O adeus ao maior brasileiro de todos os tempos deu novos contornos a um fenômeno bastante prevalente no seio do bolsonarismo: o patriotismo hipócrita.
A manifestação da vez eclodiu no futebol, o terreno fértil para a proliferação de cidadãos de bem cuja demonstração de amor à pátria se limita, pelo visto, à devoção de um fascista e todo seu fundamentalismo.
O patriotismo de araque – e desrespeito à memória do Brasil – escorreu do completo desprezo de campeões do tetra, do penta e da Seleção atual ao velório do tricampeão e principal jogador de futebol do Brasil e do mundo.
Sim, Pelé.
Quase nenhum desses jogadores do esporte reinventado pelo Rei teve a dignidade de se abalar até a Vila Belmiro para se despedir do atleta e se irmanar à comoção nacional pela perda do maior ídolo do país.
Era um gesto obrigatório a quem vestiu a camisa da Seleção para demarcar o valor histórico, esportivo e afetivo de Pelé e atestar a relevância incontornável para as glórias obtidas por todos em campo e junto à torcida.
Neymar, o atual camisa 10 do Brasil e ex-santista, preferiu ficar em Paris a tomar uma das aeronaves próprias e dar adeus ao principal nome do Santos.
Fãs e internautas fizeram circular uma proibição do PSG à saída do jogador para o velório – rapidamente desmentida pela mídia francesa.
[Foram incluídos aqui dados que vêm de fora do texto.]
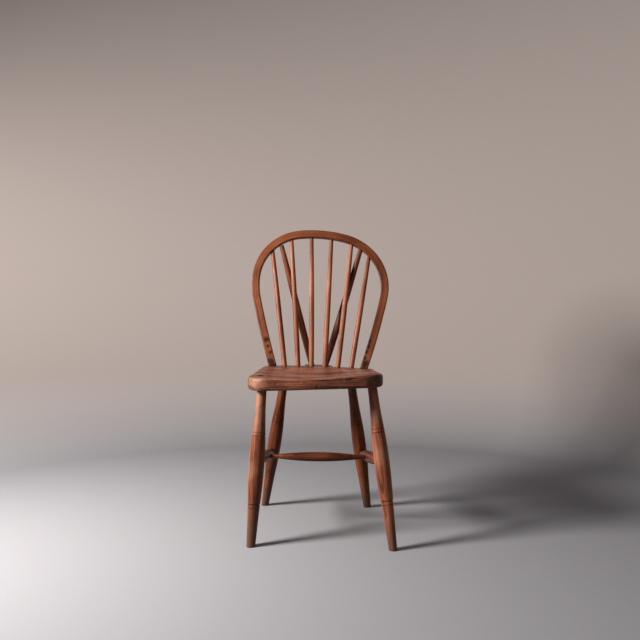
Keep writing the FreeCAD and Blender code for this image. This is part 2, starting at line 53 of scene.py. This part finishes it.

Nem precisava. Neymar soube se impor quando quebrou regras da Seleção às vésperas da Copa para expressar apoio ao fascista Bolsonaro, cujo patriotismo levou à derrocada econômica do Brasil e a 700 mil mortos.
No auge da pandemia em 2020, frise-se, Neymar chegou a articular jatinhos para levar amigos a uma festa só cancelada após críticas unânimes pela irresponsabilidade sanitária.
O desprezo por Pelé também imperou entre o grupo de patriotas da bola mais afeitos ao camarote da Fifa na Copa e menos à torcida brasileira no Catar.
Ronaldo, Roberto Carlos, Rivaldo e Kaká deram as costas à despedida do Rei em um ato óbvio de indiferença à memória e ao ídolo maior do esporte.
É um contraste absoluto com o falso patriotismo arrotado por Kaká no torneio ao criticar o brasileiro por “não respeitar os ídolos do futebol”.
A hipocrisia é, não por acaso, traço preponderante do bolsonarismo, a degeneração política endeusada por boa parte desses jogadores indiferentes ao Rei.
E cujo expoente supremo – é claro – cometeu crimes contra o país, ignorou a morte de Pelé e fugiu covardemente para o exterior com medo de ser preso.
Bolsonaro silenciou enquanto Lula, execrado por certa escória da bola, viajou a Santos, consolou parentes e se uniu ao povo no adeus ao Rei.
No mundo da vida e da bola, nada como um lance da realidade para desmascarar a hipocrisia da vez.